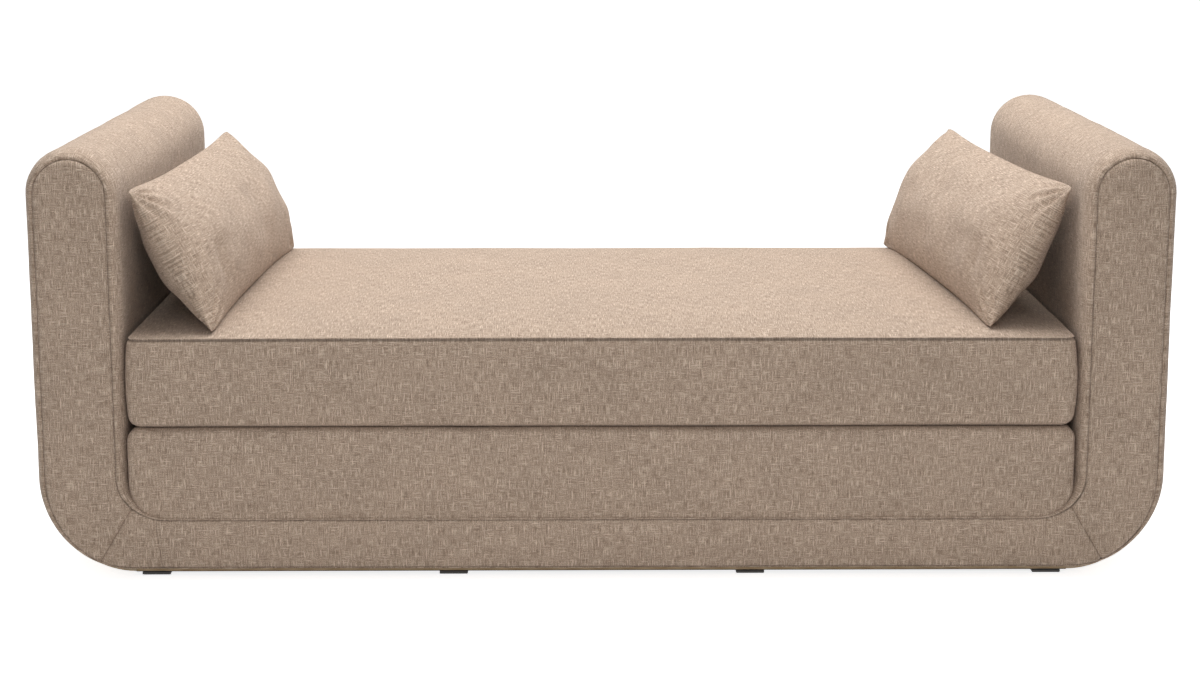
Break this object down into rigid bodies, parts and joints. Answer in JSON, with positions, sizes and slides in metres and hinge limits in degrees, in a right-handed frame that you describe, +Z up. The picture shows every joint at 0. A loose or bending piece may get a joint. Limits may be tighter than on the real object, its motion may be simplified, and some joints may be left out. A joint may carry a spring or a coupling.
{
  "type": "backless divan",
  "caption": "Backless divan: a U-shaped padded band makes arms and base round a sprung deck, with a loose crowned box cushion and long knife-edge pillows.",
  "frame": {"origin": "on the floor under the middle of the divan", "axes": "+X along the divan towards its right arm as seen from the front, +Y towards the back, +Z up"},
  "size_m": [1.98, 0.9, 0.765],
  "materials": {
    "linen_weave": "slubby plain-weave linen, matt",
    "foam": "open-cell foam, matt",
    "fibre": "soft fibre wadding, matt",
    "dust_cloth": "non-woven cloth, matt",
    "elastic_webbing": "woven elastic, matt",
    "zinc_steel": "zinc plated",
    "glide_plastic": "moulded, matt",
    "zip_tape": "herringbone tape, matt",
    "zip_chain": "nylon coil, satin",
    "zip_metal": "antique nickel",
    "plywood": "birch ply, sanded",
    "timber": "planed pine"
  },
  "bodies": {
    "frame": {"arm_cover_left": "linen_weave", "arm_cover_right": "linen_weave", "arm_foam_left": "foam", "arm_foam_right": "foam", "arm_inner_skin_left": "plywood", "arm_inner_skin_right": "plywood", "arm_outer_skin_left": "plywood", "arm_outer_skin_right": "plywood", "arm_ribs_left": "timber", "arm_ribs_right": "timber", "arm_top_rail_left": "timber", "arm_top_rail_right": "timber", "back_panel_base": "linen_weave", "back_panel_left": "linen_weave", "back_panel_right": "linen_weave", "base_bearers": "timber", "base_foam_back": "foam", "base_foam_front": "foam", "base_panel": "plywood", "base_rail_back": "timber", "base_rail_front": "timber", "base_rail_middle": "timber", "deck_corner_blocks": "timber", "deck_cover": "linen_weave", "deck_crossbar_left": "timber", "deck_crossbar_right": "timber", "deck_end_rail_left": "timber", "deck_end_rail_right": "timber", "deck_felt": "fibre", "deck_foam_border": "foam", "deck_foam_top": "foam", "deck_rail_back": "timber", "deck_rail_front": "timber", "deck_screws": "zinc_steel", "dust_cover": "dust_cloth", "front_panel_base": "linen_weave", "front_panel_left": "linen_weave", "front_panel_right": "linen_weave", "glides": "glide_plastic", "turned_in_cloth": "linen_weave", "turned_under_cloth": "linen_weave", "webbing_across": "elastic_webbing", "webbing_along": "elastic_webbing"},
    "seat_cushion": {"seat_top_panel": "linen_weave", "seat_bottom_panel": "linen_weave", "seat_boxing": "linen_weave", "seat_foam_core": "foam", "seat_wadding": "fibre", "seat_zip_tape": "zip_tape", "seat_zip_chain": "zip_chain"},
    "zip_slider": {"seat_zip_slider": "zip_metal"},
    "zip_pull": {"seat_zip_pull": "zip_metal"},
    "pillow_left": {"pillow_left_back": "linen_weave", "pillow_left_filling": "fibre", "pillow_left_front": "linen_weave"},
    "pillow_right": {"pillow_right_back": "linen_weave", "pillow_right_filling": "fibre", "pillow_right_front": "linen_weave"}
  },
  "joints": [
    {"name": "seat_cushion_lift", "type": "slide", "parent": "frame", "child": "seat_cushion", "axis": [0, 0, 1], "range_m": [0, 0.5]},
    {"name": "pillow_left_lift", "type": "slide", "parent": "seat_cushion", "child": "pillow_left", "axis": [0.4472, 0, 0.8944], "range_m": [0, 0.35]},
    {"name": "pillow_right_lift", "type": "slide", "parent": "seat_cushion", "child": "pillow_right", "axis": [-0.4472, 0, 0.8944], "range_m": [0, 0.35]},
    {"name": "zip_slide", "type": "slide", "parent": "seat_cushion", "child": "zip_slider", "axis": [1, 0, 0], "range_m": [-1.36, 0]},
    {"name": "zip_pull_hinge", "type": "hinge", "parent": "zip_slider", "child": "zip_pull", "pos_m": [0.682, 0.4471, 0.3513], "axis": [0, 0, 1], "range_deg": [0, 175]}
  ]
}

****

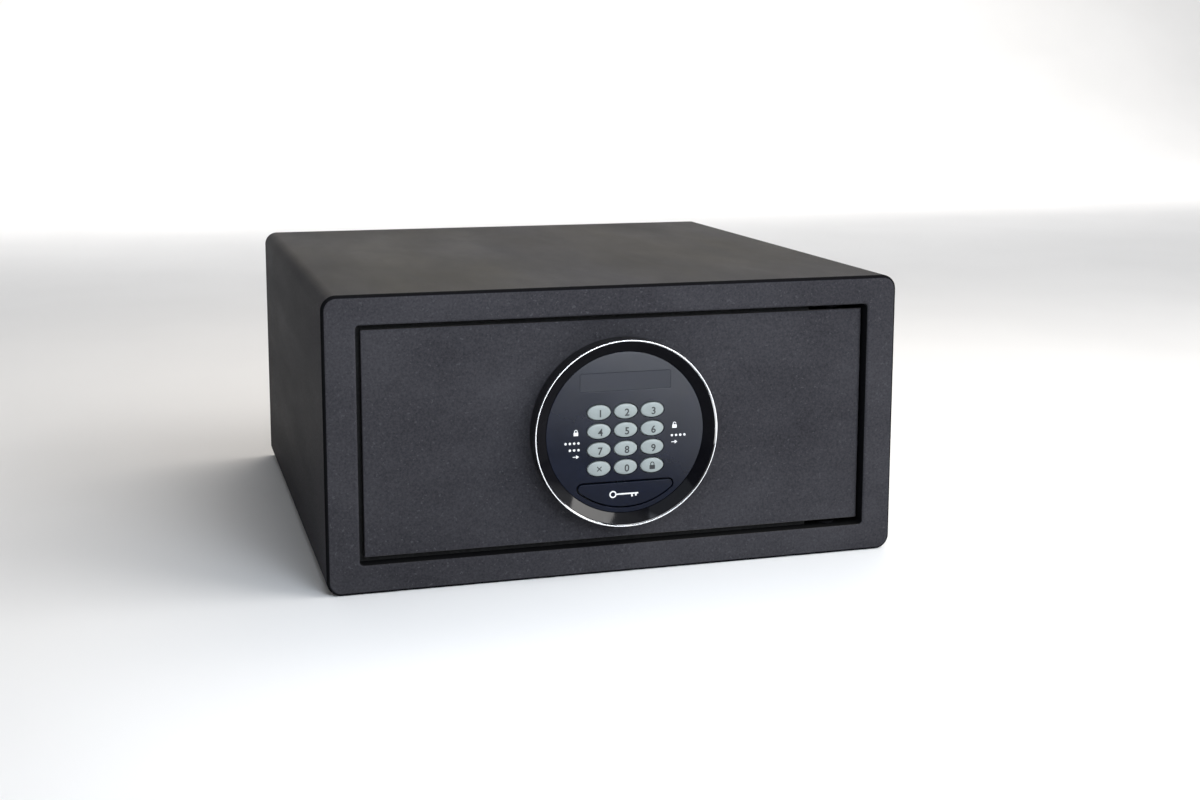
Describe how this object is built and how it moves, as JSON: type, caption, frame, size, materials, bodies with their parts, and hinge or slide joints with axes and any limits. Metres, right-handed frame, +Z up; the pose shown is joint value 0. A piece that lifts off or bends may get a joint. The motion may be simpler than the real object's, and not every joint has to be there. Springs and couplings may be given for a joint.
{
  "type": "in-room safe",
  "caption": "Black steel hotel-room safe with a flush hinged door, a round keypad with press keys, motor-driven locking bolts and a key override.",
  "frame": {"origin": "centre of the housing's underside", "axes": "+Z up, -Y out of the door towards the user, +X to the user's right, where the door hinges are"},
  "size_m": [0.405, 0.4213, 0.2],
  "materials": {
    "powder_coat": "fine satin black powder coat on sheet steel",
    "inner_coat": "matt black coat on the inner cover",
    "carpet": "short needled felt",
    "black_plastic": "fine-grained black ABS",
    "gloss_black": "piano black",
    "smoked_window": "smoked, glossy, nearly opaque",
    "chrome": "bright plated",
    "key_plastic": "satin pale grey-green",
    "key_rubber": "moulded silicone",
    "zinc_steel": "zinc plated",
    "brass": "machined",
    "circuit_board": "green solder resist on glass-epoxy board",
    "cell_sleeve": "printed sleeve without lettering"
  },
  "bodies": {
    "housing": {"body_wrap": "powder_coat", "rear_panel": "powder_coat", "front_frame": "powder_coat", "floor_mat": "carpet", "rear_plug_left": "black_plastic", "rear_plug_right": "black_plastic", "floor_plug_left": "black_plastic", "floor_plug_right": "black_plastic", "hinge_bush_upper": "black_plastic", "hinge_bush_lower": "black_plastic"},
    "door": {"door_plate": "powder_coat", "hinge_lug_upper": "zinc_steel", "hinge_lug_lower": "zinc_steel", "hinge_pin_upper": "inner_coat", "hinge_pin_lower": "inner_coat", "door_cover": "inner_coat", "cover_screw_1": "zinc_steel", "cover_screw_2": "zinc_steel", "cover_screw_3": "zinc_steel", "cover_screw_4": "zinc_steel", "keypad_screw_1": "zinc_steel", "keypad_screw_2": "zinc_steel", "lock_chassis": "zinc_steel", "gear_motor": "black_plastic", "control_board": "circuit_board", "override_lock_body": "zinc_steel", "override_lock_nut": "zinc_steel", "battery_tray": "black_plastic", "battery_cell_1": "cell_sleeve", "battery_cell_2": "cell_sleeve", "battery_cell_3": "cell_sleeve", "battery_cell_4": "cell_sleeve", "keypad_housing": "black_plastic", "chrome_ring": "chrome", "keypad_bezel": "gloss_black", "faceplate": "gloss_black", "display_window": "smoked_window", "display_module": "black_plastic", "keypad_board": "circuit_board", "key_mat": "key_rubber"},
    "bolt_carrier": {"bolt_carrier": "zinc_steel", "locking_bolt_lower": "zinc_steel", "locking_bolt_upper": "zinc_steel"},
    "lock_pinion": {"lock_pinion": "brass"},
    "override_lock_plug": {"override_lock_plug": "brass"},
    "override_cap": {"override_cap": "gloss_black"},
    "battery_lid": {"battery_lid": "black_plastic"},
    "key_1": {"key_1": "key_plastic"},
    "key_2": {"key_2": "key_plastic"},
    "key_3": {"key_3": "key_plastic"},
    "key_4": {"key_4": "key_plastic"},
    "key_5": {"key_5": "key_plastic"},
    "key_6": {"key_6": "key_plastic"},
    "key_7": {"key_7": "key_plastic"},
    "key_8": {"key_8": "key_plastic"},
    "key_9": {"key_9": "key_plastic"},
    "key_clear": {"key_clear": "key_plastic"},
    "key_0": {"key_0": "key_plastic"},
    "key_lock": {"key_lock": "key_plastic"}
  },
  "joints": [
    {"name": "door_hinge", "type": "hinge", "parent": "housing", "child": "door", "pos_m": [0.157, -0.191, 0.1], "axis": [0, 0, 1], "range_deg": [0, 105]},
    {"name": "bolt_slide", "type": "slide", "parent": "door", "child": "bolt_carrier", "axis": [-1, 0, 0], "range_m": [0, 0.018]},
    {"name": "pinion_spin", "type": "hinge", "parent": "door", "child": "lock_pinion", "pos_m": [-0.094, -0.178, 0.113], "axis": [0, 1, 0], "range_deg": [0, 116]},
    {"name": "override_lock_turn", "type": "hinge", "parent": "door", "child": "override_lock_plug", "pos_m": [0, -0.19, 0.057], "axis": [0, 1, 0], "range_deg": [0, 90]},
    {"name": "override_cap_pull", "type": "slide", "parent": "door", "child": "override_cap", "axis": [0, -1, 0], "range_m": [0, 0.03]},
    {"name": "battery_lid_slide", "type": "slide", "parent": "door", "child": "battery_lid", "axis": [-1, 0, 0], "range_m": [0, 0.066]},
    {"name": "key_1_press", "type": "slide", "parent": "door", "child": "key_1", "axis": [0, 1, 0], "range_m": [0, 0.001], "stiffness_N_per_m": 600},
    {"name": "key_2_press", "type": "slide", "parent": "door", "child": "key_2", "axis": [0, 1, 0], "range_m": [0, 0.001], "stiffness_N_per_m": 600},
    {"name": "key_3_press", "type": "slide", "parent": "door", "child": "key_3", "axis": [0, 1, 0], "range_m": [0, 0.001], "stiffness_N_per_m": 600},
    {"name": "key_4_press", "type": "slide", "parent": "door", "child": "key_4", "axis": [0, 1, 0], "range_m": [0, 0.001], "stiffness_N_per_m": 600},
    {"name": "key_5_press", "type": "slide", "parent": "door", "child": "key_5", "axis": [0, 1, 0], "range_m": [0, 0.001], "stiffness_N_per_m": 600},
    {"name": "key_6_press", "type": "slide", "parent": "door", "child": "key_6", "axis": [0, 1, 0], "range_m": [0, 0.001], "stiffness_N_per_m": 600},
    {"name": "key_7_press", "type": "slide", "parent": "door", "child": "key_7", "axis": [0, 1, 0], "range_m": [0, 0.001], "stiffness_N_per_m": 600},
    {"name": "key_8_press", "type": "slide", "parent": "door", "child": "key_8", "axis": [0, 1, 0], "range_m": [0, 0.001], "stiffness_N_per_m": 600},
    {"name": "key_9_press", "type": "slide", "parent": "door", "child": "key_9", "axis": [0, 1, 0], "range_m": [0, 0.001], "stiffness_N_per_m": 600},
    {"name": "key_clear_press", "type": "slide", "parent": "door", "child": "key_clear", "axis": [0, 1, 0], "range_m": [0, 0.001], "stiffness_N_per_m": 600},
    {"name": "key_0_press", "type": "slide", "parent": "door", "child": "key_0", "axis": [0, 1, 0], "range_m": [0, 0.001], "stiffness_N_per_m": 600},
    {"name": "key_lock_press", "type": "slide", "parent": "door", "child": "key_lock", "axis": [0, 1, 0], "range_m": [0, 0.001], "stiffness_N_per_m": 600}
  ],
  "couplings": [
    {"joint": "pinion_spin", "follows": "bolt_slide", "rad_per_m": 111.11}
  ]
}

****

▸ **Objective**
Give the count of lines in the data above that hold the string "caption", with no additional words.

▸ **Reply to the task**
3